Records excerpted from a collection
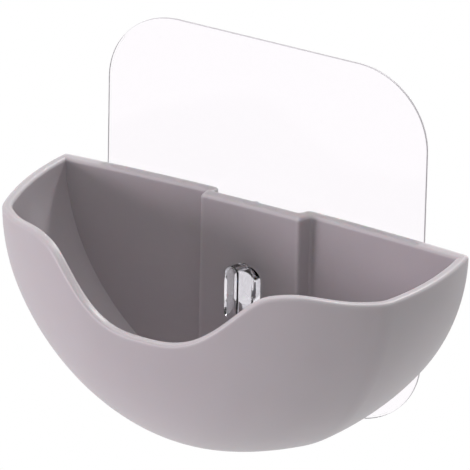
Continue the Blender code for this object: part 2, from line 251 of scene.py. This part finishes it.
def node(tree, kind, inputs=None, **settings):
    """Add a node with its settings; an input is a value, or a (node, output) pair to link."""
    made = tree.nodes.new(kind)
    for name, value in settings.items():
        setattr(made, name, value)
    for name, value in (inputs or {}).items():
        if isinstance(value, tuple) and isinstance(value[0], bpy.types.Node):
            tree.links.new(value[0].outputs[value[1]], made.inputs[name])
        else:
            made.inputs[name].default_value = value
    return made


def new_material(name):
    """Empty node material with its output."""
    mat = bpy.data.materials.new(name)
    mat.use_nodes = True
    tree = mat.node_tree
    tree.nodes.clear()
    return mat, tree, node(tree, "ShaderNodeOutputMaterial")


def seen_directly(tree):
    """Node that gives 1 to rays from the camera, off a glossy face or through clear plastic."""
    ray = node(tree, "ShaderNodeLightPath")
    seen = node(tree, "ShaderNodeMath", {
        0: (ray, "Is Camera Ray"), 1: (ray, "Is Glossy Ray"),
    }, operation="MAXIMUM")
    return node(tree, "ShaderNodeMath", {
        0: (seen, 0), 1: (ray, "Is Transmission Ray"),
    }, operation="MAXIMUM")


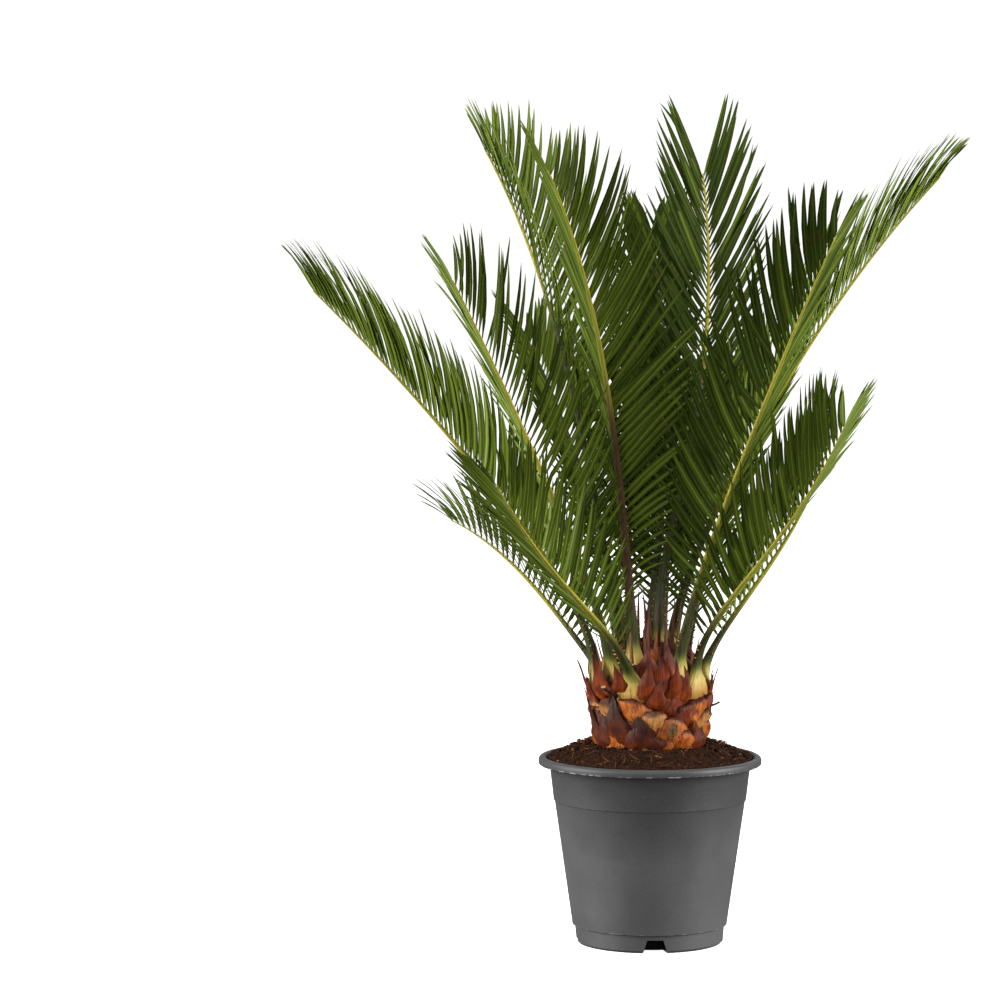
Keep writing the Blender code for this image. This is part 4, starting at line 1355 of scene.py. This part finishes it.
def core_body():
    """The trunk's profile a little inside the CAD surface, spun, with upright fibres in relief."""
    rings = []
    for ring in range(CORE_RINGS + 1):
        angle = math.pi / 2.0 * min(ring / (DOME_SHARE * CORE_RINGS), 1.0)
        if ring < DOME_SHARE * CORE_RINGS:
            height = blend(TRUNK_TOP, TRUNK_WIDEST_HEIGHT, 1.0 - math.cos(angle))
        else:
            share = (ring / CORE_RINGS - DOME_SHARE) / (1.0 - DOME_SHARE)
            height = blend(TRUNK_WIDEST_HEIGHT, TRUNK_FOOT, share)
        radius = max(trunk_radius(height) - CORE_INSET, 0.0) if ring else 0.0
        rings.append((radius, height - (CORE_INSET if ring < 2 else 0.0)))
    bm = spin_profile(rings + [(0.0, TRUNK_FOOT)], CORE_STEPS)
    for vert in bm.verts:
        reach = math.hypot(vert.co.x, vert.co.y)
        if vert.co.z < TRUNK_FOOT + 0.0005 or reach < 0.001:
            continue
        fibre = noise.noise(Vector((vert.co.x / CORE_FIBRE_WIDTH, vert.co.y / CORE_FIBRE_WIDTH,
                                    vert.co.z / CORE_FIBRE_LENGTH)))
        swell = 1.0 + CORE_RELIEF * fibre / reach
        vert.co.x *= swell
        vert.co.y *= swell
    return bm


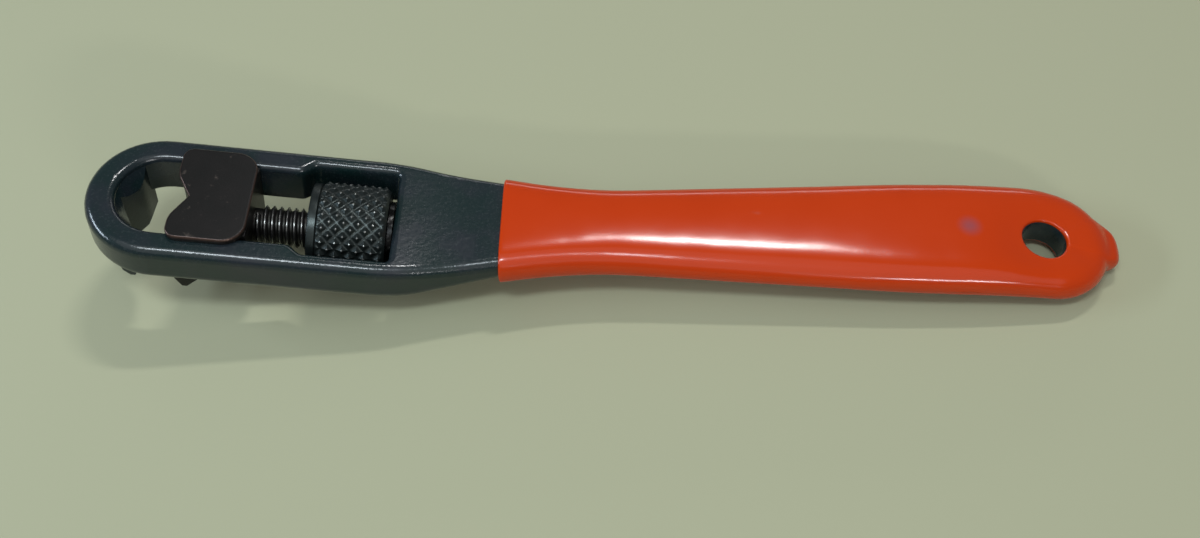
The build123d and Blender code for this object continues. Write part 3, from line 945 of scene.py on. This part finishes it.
# %% [markdown]
# The coat has no thickness left at its outline, so the two vertices of a pair meet there and
# are welded. Round the end that isn't quite so: the dish still reaches the outline, and takes
# the upper side up to 0.14 mm below the lower one. The two sides cross there and their edges
# stay open, which the print below counts. A subdivision then rounds the faces, as the liquid did.

# %% Close the grip and smooth it
WELD_DISTANCE = 0.004 * MM


def close_up(thing):
    """Weld the vertices that meet, face every side outwards, smooth it and count open edges."""
    work = bmesh.new()
    work.from_mesh(thing.data)
    bmesh.ops.remove_doubles(work, verts=work.verts, dist=WELD_DISTANCE)
    bmesh.ops.recalc_face_normals(work, faces=work.faces)
    open_edges = sum(1 for edge in work.edges if len(edge.link_faces) != 2)
    work.to_mesh(thing.data)
    work.free()
    thing.data.shade_smooth()
    print(thing.name, "has", len(thing.data.polygons), "faces and", open_edges, "open edges")


vinyl_coat = dipped_grip()
close_up(vinyl_coat)
smooth = vinyl_coat.modifiers.new("smooth", "SUBSURF")
smooth.levels = smooth.render_levels = 1

# %% [markdown]
# Dipped vinyl is coloured right through and very glossy, with a faint waviness where it ran, a
# few rubbed marks, where its gloss is lower, and one small dark blot before the hanging hole.

# %% Finish the grip
BLOT_CENTRE = Vector((91.2, 0.2, 5)) * MM  # in the handle's frame
BLOT_REACH = 3.2 * MM


def dipped_vinyl():
    vinyl = Finish("dipped_vinyl")
    cloud = vinyl.noise(14 * MM, detail=2)
    smudge = vinyl.step(vinyl.noise(6 * MM, detail=3), 0.70, 0.80)
    blot = vinyl.spot(grip_frame @ BLOT_CENTRE, BLOT_REACH)
    body = vinyl.mix(cloud, (0.425, 0.030, 0.0), (0.46, 0.034, 0.0))
    rubbed = vinyl.mix(smudge * 0.3, body, (0.34, 0.06, 0.03))
    vinyl.set(
        Base_Color=vinyl.mix(blot * 0.7, rubbed, (0.16, 0.07, 0.10)),
        Roughness=0.13 + 0.05 * cloud + 0.15 * smudge,
        Specular_IOR_Level=0.4,
    )
    waves, grain = vinyl.noise(7 * MM, detail=1), vinyl.noise(0.8 * MM, detail=2)
    vinyl.bump((waves, 0.05 * MM), (grain, 0.004 * MM))
    return vinyl


dress(vinyl_coat, dipped_vinyl())
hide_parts("grip")
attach(vinyl_coat, "wrench")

:: The request ::
Give back exactly the stretch that opens on the line with "Keep writing the" and closes on the line with "WELD_DISTANCE = 0.004 * MM".

:: Response ::
Keep writing the Blender code for this image. This is part 4, starting at line 1355 of scene.py. This part finishes it.
def core_body():
    """The trunk's profile a little inside the CAD surface, spun, with upright fibres in relief."""
    rings = []
    for ring in range(CORE_RINGS + 1):
        angle = math.pi / 2.0 * min(ring / (DOME_SHARE * CORE_RINGS), 1.0)
        if ring < DOME_SHARE * CORE_RINGS:
            height = blend(TRUNK_TOP, TRUNK_WIDEST_HEIGHT, 1.0 - math.cos(angle))
        else:
            share = (ring / CORE_RINGS - DOME_SHARE) / (1.0 - DOME_SHARE)
            height = blend(TRUNK_WIDEST_HEIGHT, TRUNK_FOOT, share)
        radius = max(trunk_radius(height) - CORE_INSET, 0.0) if ring else 0.0
        rings.append((radius, height - (CORE_INSET if ring < 2 else 0.0)))
    bm = spin_profile(rings + [(0.0, TRUNK_FOOT)], CORE_STEPS)
    for vert in bm.verts:
        reach = math.hypot(vert.co.x, vert.co.y)
        if vert.co.z < TRUNK_FOOT + 0.0005 or reach < 0.001:
            continue
        fibre = noise.noise(Vector((vert.co.x / CORE_FIBRE_WIDTH, vert.co.y / CORE_FIBRE_WIDTH,
                                    vert.co.z / CORE_FIBRE_LENGTH)))
        swell = 1.0 + CORE_RELIEF * fibre / reach
        vert.co.x *= swell
        vert.co.y *= swell
    return bm


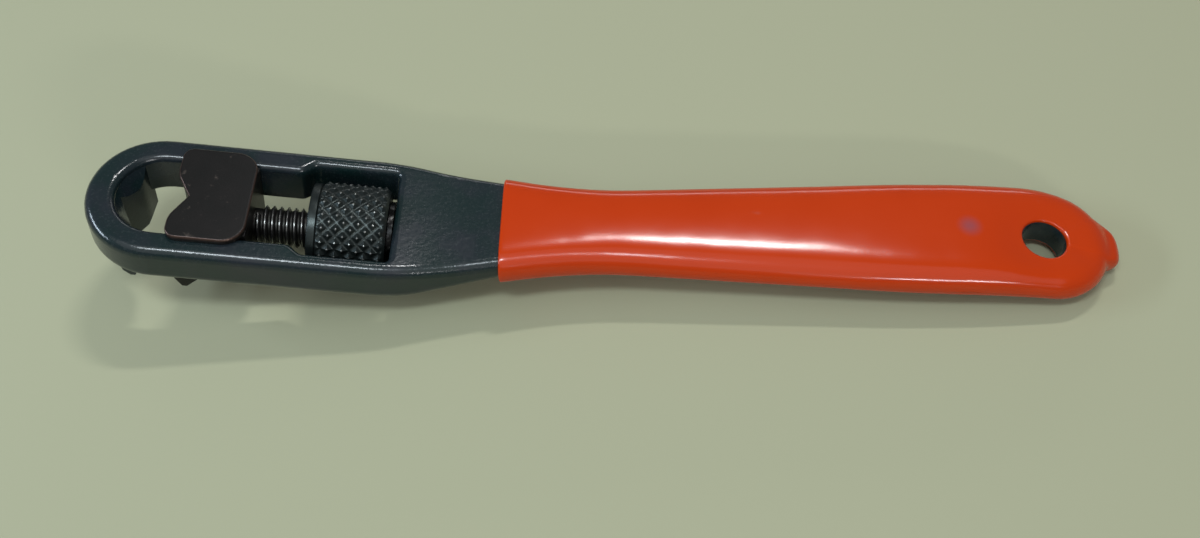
The build123d and Blender code for this object continues. Write part 3, from line 945 of scene.py on. This part finishes it.
# %% [markdown]
# The coat has no thickness left at its outline, so the two vertices of a pair meet there and
# are welded. Round the end that isn't quite so: the dish still reaches the outline, and takes
# the upper side up to 0.14 mm below the lower one. The two sides cross there and their edges
# stay open, which the print below counts. A subdivision then rounds the faces, as the liquid did.

# %% Close the grip and smooth it
WELD_DISTANCE = 0.004 * MM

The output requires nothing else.